-- Directive --
Transcribe word for word only the span whose first line is the one with "obj.parent = empty" and whose last line is the one with "record = json.load(file)"; both of those lines belong to it.

-- Supplied data --
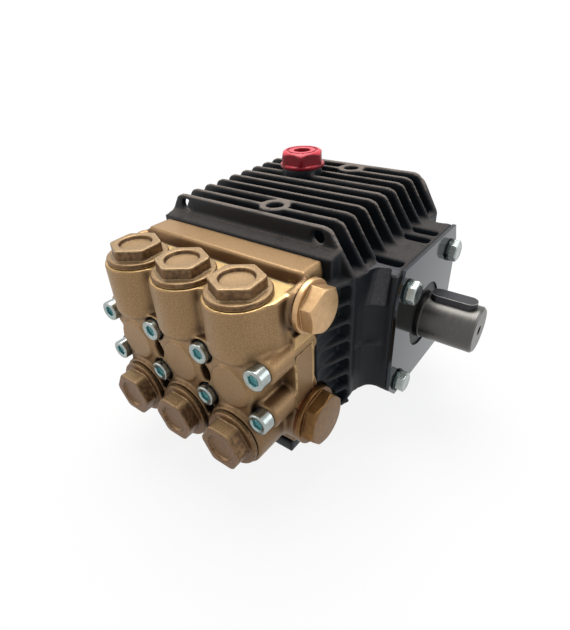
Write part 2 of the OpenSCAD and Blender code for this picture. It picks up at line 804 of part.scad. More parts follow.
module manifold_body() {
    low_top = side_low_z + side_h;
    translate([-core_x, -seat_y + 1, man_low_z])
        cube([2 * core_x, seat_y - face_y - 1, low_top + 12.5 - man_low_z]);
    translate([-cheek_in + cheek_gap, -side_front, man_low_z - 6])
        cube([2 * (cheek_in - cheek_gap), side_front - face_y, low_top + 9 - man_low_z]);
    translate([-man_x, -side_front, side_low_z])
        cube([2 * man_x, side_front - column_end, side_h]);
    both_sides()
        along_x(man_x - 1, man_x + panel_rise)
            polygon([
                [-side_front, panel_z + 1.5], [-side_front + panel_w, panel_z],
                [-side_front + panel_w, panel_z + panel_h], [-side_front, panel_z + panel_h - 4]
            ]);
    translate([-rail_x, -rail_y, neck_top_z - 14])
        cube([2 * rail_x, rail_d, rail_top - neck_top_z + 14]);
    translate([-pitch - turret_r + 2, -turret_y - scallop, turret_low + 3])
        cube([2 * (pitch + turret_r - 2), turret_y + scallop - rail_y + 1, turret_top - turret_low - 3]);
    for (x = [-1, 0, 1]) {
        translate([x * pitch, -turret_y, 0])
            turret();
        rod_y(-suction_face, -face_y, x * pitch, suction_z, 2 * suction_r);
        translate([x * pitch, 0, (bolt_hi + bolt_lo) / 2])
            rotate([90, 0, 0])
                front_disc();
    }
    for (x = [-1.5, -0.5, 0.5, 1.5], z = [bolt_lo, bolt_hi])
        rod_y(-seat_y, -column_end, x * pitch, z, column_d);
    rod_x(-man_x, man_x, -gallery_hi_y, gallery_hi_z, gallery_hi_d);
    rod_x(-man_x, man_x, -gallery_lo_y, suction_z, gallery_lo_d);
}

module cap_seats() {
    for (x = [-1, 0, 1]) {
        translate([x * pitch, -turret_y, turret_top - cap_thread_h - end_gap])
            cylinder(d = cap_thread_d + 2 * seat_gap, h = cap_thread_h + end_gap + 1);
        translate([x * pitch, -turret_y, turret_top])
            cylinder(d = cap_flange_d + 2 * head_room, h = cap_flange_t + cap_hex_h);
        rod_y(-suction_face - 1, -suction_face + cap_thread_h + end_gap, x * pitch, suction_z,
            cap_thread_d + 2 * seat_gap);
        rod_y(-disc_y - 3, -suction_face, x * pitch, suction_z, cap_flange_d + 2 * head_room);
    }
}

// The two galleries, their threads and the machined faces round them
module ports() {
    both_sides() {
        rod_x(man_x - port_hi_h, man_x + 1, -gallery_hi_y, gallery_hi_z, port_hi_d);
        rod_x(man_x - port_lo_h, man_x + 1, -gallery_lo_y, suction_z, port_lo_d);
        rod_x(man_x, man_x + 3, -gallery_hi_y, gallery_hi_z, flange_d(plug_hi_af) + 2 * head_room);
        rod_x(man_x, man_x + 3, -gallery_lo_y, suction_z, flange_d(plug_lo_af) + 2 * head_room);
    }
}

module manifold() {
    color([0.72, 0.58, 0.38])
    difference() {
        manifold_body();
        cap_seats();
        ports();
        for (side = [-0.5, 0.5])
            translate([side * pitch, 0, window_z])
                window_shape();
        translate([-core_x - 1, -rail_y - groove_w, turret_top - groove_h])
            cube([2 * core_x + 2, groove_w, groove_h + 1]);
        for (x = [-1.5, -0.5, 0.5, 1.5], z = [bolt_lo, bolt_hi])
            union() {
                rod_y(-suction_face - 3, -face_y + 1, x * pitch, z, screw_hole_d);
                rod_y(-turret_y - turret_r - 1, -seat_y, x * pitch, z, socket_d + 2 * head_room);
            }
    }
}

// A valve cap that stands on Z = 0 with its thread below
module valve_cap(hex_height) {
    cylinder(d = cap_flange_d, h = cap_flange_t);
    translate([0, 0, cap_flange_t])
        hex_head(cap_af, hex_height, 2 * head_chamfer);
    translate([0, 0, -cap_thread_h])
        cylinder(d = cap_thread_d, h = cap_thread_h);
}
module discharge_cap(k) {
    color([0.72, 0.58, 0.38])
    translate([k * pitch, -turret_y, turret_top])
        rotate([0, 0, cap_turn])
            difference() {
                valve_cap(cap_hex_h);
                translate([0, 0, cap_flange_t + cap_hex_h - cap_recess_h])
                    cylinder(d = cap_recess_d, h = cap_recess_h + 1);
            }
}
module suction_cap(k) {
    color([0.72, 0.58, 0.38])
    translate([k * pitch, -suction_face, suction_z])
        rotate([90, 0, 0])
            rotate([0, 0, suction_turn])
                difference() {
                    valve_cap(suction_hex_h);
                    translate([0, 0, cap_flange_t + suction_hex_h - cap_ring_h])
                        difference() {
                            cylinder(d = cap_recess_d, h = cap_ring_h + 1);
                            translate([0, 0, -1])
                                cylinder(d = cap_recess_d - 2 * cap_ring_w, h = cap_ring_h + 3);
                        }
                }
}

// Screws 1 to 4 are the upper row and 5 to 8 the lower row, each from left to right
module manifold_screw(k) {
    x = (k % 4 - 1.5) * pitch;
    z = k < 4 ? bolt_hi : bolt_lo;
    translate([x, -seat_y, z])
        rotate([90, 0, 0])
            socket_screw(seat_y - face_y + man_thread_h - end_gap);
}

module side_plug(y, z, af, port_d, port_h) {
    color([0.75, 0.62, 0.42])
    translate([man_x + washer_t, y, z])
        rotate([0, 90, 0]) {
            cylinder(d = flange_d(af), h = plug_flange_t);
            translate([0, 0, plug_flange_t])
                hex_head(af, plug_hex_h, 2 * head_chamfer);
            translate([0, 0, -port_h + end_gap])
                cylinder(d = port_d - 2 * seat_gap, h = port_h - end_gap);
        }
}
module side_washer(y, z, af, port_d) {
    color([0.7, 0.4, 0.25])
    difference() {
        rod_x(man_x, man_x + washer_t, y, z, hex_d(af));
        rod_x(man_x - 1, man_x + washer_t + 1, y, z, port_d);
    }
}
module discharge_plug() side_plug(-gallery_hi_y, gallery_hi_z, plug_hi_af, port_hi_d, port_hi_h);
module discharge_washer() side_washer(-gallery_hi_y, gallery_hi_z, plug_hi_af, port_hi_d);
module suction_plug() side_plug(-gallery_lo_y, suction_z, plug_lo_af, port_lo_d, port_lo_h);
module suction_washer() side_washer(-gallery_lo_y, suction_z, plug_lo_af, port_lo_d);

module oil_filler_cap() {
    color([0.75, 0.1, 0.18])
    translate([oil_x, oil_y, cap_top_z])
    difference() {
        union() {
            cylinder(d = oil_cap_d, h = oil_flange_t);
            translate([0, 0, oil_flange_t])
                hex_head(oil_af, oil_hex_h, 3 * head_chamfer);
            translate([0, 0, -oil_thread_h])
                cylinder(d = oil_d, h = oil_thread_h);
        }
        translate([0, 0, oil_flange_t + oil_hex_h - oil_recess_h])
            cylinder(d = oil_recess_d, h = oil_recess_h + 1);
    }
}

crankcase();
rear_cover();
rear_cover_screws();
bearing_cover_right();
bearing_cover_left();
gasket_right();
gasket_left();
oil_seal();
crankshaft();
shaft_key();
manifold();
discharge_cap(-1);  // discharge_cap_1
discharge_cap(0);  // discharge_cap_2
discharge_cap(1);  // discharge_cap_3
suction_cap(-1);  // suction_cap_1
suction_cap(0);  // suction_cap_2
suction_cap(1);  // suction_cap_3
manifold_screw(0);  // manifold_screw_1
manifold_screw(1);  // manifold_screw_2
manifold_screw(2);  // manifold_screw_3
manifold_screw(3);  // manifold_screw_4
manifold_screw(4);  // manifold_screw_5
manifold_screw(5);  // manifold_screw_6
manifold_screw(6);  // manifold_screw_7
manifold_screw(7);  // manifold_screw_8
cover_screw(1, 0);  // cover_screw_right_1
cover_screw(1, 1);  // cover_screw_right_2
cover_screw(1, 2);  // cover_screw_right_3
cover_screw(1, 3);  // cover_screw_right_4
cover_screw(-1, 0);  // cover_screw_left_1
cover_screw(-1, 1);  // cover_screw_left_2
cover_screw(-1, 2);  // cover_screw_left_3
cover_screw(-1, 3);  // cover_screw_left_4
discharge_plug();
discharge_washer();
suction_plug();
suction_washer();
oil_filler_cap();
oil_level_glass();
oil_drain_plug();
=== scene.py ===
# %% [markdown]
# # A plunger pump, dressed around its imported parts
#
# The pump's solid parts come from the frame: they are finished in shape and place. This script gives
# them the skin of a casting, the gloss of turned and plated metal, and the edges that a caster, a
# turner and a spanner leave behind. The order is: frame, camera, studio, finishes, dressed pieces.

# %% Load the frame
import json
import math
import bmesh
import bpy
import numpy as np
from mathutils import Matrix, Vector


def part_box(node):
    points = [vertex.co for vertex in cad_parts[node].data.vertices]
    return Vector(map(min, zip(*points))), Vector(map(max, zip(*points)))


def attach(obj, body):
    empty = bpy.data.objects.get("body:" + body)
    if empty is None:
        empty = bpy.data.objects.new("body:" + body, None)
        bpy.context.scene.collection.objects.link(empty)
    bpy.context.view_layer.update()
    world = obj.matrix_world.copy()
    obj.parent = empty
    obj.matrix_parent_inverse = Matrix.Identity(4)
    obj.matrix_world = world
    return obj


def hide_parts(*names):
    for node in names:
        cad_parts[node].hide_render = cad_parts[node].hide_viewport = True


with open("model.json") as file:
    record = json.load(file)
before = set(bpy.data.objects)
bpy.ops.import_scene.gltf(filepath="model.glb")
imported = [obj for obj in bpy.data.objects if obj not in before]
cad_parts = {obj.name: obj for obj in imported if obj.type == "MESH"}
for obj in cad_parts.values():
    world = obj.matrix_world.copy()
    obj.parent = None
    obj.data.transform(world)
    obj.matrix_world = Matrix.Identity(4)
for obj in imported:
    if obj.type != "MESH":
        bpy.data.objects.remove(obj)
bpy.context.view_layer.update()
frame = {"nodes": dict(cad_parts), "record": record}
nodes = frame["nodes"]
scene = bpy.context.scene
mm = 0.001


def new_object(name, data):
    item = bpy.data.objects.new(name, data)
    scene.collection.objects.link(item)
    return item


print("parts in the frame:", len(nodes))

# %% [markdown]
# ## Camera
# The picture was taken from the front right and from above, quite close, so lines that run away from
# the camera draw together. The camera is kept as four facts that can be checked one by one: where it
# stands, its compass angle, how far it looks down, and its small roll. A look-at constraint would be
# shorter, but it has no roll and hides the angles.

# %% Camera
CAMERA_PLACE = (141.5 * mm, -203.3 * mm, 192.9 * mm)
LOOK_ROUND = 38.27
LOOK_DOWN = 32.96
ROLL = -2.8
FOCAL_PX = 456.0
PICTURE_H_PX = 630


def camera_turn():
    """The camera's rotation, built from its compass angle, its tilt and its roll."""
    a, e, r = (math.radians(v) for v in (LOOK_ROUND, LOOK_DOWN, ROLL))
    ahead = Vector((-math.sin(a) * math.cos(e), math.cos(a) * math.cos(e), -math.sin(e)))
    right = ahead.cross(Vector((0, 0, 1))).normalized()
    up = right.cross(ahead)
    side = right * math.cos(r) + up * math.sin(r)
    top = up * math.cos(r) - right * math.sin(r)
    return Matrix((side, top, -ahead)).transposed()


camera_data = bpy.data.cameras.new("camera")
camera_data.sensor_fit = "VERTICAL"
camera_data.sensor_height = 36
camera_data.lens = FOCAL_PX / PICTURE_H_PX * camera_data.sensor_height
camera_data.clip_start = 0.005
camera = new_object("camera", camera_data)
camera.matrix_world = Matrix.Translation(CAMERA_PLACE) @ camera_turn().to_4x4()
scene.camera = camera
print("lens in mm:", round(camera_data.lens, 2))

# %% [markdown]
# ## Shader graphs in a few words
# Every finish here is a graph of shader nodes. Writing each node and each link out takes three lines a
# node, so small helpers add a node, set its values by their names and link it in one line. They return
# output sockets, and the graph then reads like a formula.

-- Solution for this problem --
    obj.parent = empty
    obj.matrix_parent_inverse = Matrix.Identity(4)
    obj.matrix_world = world
    return obj


def hide_parts(*names):
    for node in names:
        cad_parts[node].hide_render = cad_parts[node].hide_viewport = True


with open("model.json") as file:
    record = json.load(file)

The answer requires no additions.